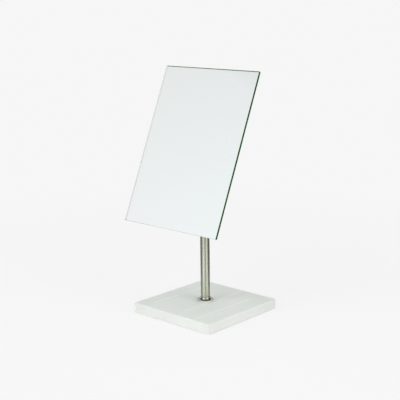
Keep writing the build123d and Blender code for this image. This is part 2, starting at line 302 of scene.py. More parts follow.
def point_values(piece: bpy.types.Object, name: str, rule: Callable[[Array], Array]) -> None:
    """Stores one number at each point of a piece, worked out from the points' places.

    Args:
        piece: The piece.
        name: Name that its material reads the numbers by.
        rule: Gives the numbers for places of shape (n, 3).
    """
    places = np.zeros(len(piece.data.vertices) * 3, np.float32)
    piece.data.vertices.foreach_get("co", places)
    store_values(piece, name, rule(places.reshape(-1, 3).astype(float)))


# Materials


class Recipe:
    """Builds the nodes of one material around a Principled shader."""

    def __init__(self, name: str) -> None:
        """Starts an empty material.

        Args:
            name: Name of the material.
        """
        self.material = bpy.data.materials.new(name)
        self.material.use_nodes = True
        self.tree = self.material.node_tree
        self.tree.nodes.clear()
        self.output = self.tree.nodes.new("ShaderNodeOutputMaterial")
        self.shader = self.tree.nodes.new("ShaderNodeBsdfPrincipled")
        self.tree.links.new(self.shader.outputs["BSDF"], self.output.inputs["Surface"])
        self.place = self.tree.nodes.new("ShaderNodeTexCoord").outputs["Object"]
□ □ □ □
> _Problem requirements_:
Write out all the data again, exactly as it appears.

> _Full answer_:
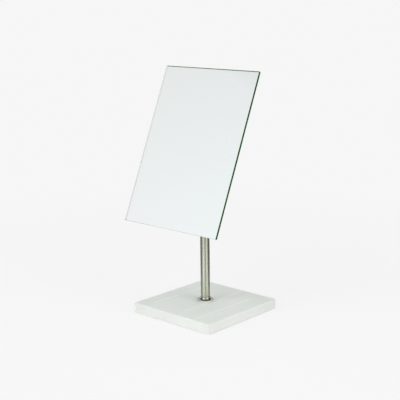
Keep writing the build123d and Blender code for this image. This is part 2, starting at line 302 of scene.py. More parts follow.
def point_values(piece: bpy.types.Object, name: str, rule: Callable[[Array], Array]) -> None:
    """Stores one number at each point of a piece, worked out from the points' places.

    Args:
        piece: The piece.
        name: Name that its material reads the numbers by.
        rule: Gives the numbers for places of shape (n, 3).
    """
    places = np.zeros(len(piece.data.vertices) * 3, np.float32)
    piece.data.vertices.foreach_get("co", places)
    store_values(piece, name, rule(places.reshape(-1, 3).astype(float)))


# Materials


class Recipe:
    """Builds the nodes of one material around a Principled shader."""

    def __init__(self, name: str) -> None:
        """Starts an empty material.

        Args:
            name: Name of the material.
        """
        self.material = bpy.data.materials.new(name)
        self.material.use_nodes = True
        self.tree = self.material.node_tree
        self.tree.nodes.clear()
        self.output = self.tree.nodes.new("ShaderNodeOutputMaterial")
        self.shader = self.tree.nodes.new("ShaderNodeBsdfPrincipled")
        self.tree.links.new(self.shader.outputs["BSDF"], self.output.inputs["Surface"])
        self.place = self.tree.nodes.new("ShaderNodeTexCoord").outputs["Object"]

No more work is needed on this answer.